Born in Philadelphia, Dykes played for three local teams at age 16 in 1913. The first was "his father's Penn Street Boys Club"; the second one paid 50 cents a game plus carfare (to Ardmore on the Main Line); the third paid $1 a game. By 19, Dykes played in the Delaware County League, which the major leagues declared an outlaw league a few years later, for infringing their control of the professional sport.[2]

Dykes began his major league career on May 6, 1918, as a second baseman for the Athletics, and served in the wartime Army after the season ended. He spent most of 1919 in the minor leagues after reporting out of shape in spring training, but quickly became one of manager Connie Mack's favorite players with his defensive versatility and easygoing manner, and remained with the club for the next 14 years, primarily at third base.[3]

With powerful wrists[3] and reputedly the sport's best throwing arm, Dykes took advantage of Shibe Park's friendly dimensions to finish among the league leaders in home runs in 1921 and 1922, and batted .312, .323, and .324 in 1924, 1925 and 1927.[4] He was named team MVP in 1924 and placed eighth in the league MVP vote in 1927.

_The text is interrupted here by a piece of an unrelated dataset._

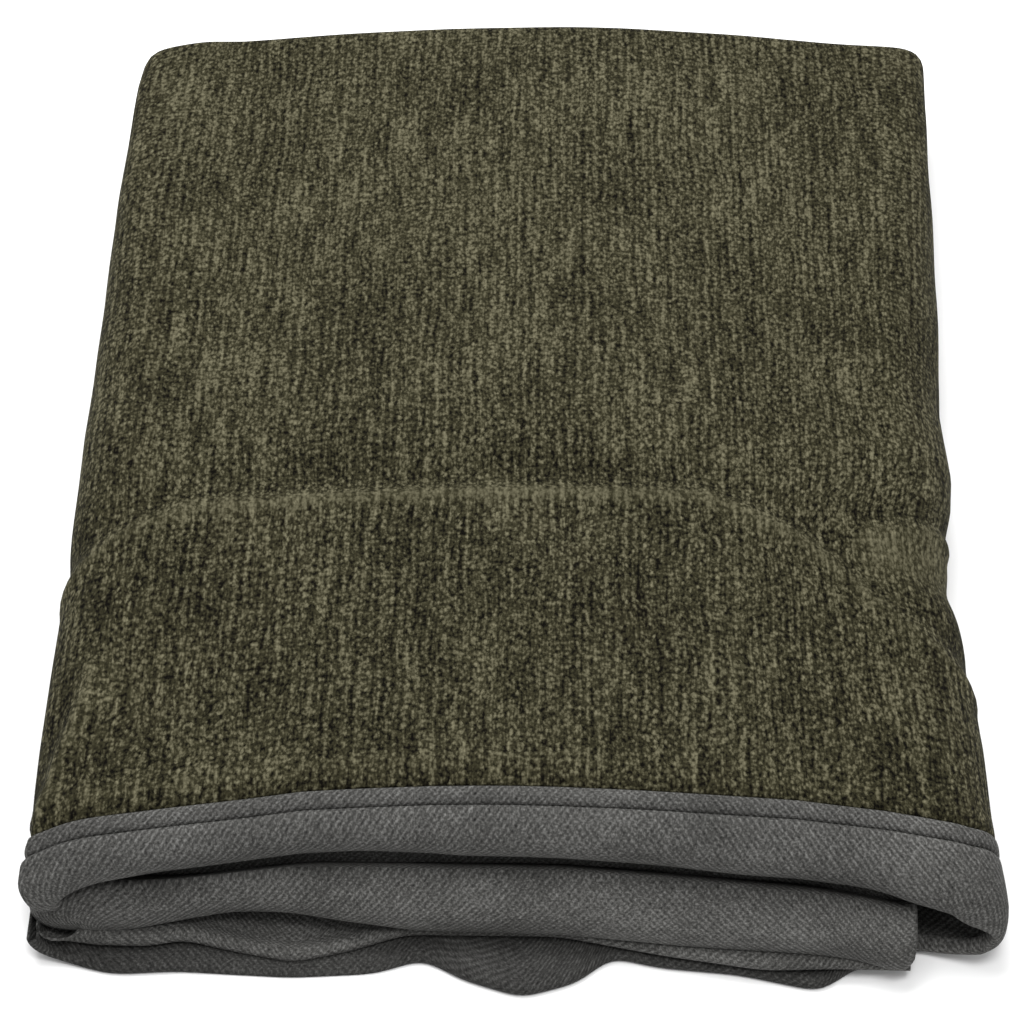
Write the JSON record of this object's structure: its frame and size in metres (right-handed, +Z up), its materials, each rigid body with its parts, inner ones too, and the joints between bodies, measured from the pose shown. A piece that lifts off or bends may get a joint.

In one 1927 game, he played every position except catcher and left fielder, even appearing as a relief pitcher. In 1929, Dykes had a career-high .327 batting average and was ninth in the American League in slugging, helping the Athletics win their first American League pennant in 15 years by 18 games over the New York Yankees of Babe Ruth and Lou Gehrig.[1] He was one of six Athletics players to post batting averages above .310 during the 1929 season.[1] Dykes capped the season by hitting .421 in the World Series against the Chicago Cubs; in Game 4, he had two hits and three runs batted in in a 10-run seventh inning as Philadelphia overcame an 8–0 deficit, and went on to win the Series in five games.

Late career

In 1930 Dykes batted .301 as the Athletics repeated as champions; in the 1930 World Series against the St. Louis Cardinals, he batted only .222, but drove in the winning run in Game 1 and had a 2-run home run in the final Game 6, a 7–1 victory.

In 1931, his batting average dropped to .273 as Philadelphia won its third straight pennant; but they lost their rematch with the Cardinals as he hit .227 in the 7-game Series.[4]

Dykes had a disappointing year for the team in 1932 and with the onset of the Great Depression along with declining attendance, Connie Mack sought to reduce expenses by selling or trading his best players.[1] In September 1932, he sold Dykes, Simmons and Mule Haas to the Chicago White Sox for $100,000 and a few months later sent Lefty Grove, Rube Walberg and Max Bishop to the Boston Red Sox for Bob Kline, Rabbit Warstler and $125,000.[1] While with the White Sox, he was selected to the first two All-Star Games in 1933 and 1934.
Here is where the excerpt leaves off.